BEGIN SUPPLIED MATERIAL

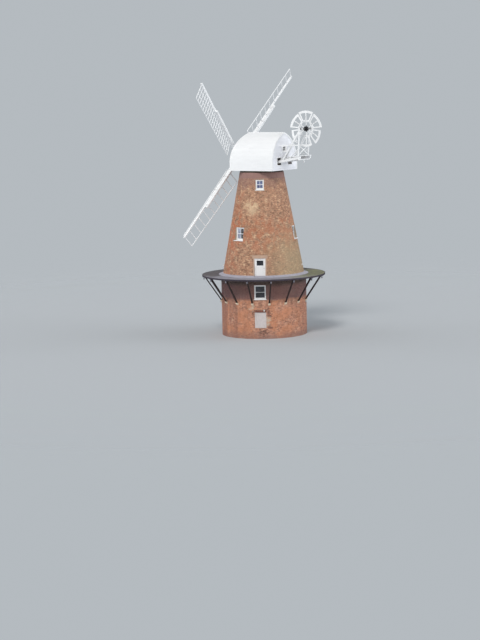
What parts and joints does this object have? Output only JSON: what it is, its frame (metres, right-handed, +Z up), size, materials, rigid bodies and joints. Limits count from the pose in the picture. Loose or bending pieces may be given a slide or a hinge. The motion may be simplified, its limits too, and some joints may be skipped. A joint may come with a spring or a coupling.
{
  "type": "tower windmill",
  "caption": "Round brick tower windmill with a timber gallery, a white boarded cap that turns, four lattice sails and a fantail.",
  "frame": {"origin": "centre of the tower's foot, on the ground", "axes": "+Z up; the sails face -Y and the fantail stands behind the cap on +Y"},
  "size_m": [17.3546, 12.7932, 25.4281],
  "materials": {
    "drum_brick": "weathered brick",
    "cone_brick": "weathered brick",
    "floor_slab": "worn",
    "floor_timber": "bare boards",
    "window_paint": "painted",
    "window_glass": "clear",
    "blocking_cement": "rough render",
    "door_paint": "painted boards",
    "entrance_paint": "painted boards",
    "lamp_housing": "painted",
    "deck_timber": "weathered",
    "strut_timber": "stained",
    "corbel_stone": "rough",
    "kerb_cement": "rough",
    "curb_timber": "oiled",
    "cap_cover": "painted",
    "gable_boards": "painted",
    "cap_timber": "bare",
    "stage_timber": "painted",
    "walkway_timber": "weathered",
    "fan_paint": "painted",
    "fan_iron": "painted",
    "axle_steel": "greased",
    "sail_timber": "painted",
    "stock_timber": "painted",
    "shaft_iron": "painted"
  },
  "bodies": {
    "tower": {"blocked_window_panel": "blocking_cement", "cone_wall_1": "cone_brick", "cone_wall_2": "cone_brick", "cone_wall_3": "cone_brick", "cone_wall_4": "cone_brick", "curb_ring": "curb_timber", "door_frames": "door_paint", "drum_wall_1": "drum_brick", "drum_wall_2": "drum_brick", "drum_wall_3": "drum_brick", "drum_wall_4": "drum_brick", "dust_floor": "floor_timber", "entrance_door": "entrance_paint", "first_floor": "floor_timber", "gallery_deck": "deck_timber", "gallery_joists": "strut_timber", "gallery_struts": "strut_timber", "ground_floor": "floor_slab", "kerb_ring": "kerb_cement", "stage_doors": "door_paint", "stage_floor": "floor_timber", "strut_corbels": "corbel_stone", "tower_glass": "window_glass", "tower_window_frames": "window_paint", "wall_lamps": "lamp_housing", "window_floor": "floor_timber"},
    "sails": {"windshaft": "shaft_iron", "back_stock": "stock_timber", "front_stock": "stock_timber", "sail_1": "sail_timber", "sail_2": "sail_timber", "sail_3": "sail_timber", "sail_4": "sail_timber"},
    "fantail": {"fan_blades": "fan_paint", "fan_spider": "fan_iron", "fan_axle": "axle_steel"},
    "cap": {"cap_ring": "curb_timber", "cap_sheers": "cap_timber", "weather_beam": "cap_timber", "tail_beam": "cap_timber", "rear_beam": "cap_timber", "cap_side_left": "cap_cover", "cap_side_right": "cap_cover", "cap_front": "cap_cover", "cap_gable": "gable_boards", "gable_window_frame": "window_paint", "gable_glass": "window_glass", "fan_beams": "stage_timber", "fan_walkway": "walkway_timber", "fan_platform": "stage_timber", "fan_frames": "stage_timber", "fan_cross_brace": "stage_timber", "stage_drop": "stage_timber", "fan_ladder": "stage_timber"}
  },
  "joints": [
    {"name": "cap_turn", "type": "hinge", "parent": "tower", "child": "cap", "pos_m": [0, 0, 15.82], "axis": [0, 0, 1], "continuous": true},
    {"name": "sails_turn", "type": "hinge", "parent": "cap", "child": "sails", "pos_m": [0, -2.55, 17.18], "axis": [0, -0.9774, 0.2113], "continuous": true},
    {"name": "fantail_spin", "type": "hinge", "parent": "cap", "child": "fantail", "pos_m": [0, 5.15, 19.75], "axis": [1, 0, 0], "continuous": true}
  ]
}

END SUPPLIED MATERIAL

## THE TASK
Find each line holding the string "joints" and copy it out.

## ANSWER TO THIS TASK
What parts and joints does this object have? Output only JSON: what it is, its frame (metres, right-handed, +Z up), size, materials, rigid bodies and joints. Limits count from the pose in the picture. Loose or bending pieces may be given a slide or a hinge. The motion may be simplified, its limits too, and some joints may be skipped. A joint may come with a spring or a coupling.
  "joints": [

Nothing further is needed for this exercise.